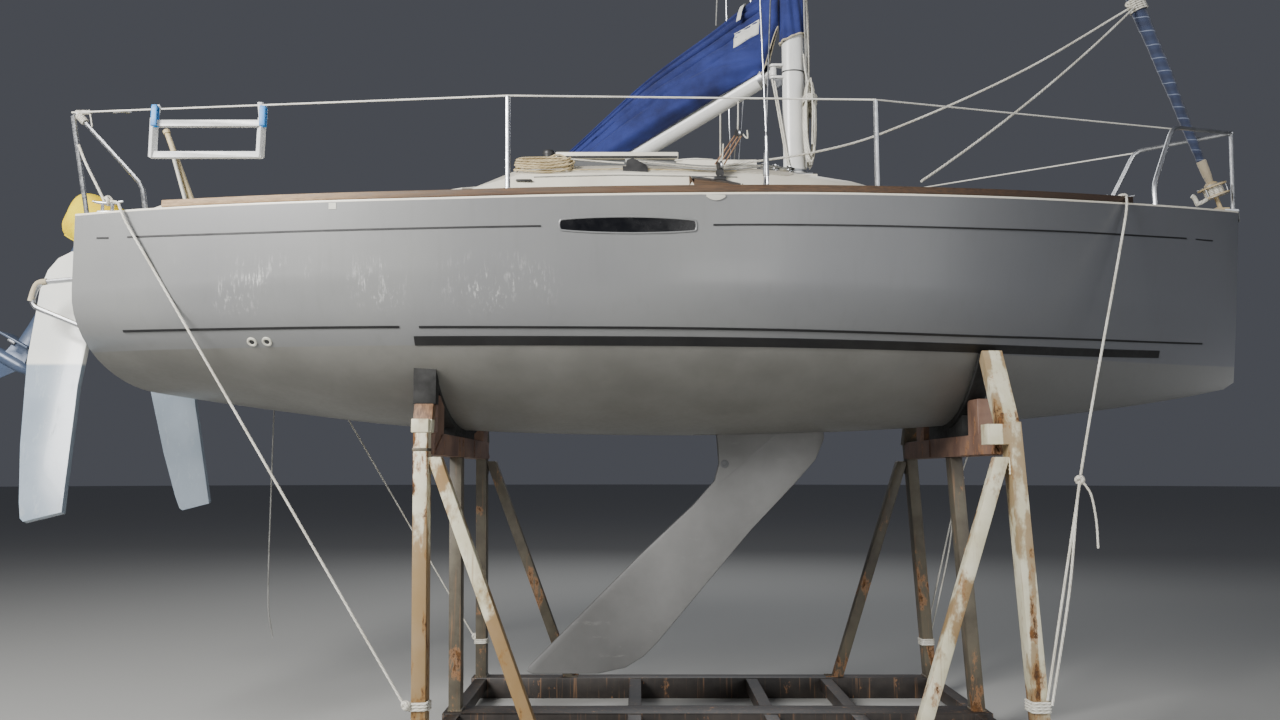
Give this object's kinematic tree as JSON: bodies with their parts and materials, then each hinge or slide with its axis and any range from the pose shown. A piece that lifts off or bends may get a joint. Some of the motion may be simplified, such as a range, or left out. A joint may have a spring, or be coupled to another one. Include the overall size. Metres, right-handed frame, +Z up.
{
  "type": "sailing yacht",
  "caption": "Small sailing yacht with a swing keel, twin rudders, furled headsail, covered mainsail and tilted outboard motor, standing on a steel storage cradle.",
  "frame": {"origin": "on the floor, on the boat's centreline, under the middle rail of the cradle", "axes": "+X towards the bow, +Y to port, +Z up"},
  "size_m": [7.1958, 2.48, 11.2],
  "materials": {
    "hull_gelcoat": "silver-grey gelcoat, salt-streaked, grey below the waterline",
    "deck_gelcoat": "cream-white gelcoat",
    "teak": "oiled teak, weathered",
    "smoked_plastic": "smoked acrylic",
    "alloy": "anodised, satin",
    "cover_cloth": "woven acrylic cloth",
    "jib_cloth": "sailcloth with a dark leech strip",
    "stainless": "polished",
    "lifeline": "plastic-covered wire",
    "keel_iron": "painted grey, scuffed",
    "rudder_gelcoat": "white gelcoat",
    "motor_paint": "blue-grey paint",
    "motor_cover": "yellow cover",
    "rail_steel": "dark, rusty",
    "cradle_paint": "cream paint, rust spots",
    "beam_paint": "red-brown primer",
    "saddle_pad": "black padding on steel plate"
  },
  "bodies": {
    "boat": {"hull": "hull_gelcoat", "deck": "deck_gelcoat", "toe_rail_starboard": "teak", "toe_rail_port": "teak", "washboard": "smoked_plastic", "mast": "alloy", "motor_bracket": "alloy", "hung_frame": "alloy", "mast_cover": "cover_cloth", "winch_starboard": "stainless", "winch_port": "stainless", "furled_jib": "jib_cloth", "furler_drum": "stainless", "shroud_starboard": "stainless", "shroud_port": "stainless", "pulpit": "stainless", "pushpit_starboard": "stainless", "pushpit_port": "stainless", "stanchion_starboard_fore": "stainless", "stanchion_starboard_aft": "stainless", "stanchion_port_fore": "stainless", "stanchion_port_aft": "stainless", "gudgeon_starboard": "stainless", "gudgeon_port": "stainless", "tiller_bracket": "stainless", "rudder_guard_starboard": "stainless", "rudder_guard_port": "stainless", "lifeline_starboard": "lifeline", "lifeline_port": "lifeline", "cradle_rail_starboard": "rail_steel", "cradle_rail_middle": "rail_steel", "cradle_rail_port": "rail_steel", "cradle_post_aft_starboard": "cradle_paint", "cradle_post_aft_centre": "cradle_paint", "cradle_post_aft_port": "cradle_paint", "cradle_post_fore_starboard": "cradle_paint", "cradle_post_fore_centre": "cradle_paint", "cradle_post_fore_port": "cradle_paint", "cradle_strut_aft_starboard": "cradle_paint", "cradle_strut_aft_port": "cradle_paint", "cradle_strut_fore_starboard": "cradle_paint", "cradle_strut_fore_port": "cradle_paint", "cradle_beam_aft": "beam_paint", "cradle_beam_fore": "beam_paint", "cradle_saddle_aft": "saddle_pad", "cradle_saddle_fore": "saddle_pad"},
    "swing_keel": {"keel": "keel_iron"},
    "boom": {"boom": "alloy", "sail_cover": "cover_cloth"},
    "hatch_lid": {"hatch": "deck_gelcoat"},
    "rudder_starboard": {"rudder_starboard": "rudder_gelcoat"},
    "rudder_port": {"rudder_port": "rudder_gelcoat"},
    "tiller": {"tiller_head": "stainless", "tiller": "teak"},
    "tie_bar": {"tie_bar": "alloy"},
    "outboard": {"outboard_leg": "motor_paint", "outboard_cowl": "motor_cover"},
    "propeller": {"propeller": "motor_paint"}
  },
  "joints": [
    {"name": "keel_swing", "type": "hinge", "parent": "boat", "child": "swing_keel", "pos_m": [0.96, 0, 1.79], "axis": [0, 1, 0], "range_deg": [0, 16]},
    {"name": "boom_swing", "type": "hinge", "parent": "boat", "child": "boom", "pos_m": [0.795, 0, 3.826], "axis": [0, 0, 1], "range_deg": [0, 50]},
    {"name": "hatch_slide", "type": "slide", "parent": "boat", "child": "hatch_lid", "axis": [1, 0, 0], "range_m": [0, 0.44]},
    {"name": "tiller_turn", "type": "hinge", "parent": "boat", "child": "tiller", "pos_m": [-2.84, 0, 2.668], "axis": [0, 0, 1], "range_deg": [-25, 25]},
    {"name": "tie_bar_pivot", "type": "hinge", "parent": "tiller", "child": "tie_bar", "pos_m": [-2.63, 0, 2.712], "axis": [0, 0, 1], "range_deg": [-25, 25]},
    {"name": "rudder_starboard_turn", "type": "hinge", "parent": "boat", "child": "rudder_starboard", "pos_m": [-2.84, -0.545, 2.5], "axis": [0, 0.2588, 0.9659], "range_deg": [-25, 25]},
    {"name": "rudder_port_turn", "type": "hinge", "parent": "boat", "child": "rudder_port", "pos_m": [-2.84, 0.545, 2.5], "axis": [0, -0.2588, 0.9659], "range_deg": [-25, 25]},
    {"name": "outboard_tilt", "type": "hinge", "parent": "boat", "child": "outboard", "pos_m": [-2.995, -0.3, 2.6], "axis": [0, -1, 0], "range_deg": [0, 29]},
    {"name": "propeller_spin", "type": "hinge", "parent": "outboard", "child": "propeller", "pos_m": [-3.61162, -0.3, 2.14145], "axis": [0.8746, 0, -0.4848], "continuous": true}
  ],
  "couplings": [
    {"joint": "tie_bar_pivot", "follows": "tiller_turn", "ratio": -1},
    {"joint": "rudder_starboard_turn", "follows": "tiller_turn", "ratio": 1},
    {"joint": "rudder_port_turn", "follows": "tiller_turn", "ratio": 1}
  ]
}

======

Objective:
Lines containing the word "bodies" must all be returned from the material above.

Complete output:
Give this object's kinematic tree as JSON: bodies with their parts and materials, then each hinge or slide with its axis and any range from the pose shown. A piece that lifts off or bends may get a joint. Some of the motion may be simplified, such as a range, or left out. A joint may have a spring, or be coupled to another one. Include the overall size. Metres, right-handed frame, +Z up.
  "bodies": {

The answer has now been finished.